▶ _Task statement_
In the material below, find all lines with the string "materials" and copy them.

▶ _Source material_
· · · · ·
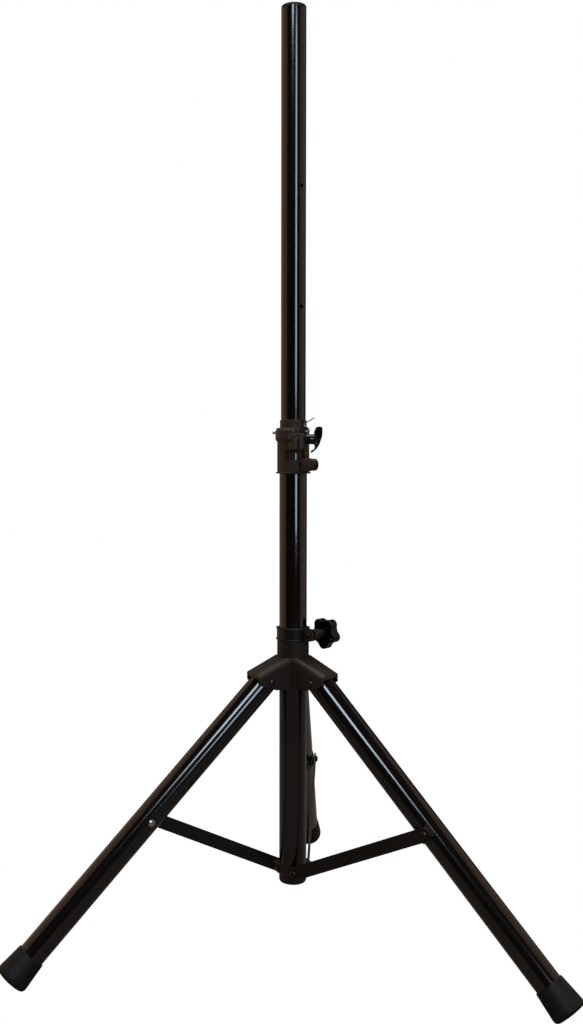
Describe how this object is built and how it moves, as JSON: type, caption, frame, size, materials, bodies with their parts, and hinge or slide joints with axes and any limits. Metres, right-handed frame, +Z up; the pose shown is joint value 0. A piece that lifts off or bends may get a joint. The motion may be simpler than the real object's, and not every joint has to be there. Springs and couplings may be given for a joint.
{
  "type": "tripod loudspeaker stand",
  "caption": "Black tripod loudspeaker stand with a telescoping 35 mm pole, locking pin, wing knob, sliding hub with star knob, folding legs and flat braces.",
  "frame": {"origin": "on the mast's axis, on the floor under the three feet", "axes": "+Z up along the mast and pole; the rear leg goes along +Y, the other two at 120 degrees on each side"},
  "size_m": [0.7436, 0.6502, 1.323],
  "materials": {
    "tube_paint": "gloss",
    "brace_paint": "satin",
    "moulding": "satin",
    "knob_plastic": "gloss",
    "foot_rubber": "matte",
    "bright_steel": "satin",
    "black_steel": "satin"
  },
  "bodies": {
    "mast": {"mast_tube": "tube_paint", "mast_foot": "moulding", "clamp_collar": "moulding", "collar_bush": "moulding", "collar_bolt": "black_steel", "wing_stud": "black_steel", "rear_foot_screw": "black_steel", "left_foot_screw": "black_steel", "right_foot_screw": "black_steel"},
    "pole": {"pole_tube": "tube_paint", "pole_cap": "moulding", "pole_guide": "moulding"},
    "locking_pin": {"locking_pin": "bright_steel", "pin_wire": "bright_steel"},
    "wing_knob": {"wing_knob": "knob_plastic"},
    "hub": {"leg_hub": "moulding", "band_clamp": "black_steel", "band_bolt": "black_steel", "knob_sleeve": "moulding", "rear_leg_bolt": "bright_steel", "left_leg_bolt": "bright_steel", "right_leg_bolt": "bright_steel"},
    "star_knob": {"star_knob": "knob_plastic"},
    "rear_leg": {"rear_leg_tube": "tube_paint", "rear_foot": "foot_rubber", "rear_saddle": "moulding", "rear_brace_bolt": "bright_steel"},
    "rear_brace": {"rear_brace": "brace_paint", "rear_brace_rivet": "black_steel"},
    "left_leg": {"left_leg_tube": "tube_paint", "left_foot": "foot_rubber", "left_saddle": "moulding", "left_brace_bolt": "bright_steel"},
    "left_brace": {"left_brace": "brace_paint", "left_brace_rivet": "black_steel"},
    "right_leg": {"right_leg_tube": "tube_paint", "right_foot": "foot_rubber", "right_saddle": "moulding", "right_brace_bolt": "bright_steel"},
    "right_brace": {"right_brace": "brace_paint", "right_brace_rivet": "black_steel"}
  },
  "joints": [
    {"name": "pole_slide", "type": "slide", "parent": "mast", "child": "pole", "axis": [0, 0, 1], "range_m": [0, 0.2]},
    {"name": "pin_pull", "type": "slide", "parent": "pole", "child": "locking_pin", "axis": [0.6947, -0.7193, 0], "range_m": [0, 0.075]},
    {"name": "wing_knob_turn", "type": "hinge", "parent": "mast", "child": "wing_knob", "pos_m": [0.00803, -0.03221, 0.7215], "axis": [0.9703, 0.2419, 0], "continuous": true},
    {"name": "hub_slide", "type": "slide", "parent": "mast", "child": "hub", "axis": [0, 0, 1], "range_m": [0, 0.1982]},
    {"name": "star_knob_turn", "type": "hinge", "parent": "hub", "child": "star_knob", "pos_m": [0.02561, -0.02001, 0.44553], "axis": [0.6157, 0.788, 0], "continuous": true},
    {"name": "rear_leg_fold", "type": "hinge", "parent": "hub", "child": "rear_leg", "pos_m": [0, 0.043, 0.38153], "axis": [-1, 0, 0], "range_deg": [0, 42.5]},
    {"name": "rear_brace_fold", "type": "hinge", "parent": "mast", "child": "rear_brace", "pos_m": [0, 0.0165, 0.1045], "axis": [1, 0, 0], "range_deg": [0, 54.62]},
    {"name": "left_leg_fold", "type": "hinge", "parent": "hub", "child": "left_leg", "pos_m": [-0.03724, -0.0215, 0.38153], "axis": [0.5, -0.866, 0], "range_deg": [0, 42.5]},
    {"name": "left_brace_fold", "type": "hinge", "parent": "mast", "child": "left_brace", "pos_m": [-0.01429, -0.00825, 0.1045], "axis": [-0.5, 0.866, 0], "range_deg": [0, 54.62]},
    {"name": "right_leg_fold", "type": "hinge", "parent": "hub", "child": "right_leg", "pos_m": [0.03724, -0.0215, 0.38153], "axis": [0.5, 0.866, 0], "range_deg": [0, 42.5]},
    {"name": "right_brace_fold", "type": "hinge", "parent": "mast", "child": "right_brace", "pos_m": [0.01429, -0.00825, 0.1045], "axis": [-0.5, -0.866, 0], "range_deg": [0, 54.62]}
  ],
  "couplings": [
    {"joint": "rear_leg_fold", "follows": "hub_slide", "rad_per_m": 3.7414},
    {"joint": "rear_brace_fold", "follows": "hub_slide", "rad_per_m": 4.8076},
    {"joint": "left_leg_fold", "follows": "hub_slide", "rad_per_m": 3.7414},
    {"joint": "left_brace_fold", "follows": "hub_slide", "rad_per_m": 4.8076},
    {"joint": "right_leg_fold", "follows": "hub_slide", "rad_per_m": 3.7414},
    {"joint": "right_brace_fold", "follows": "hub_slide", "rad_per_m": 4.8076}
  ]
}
· · · · ·
▶ _Task solution_
Describe how this object is built and how it moves, as JSON: type, caption, frame, size, materials, bodies with their parts, and hinge or slide joints with axes and any limits. Metres, right-handed frame, +Z up; the pose shown is joint value 0. A piece that lifts off or bends may get a joint. The motion may be simpler than the real object's, and not every joint has to be there. Springs and couplings may be given for a joint.
  "materials": {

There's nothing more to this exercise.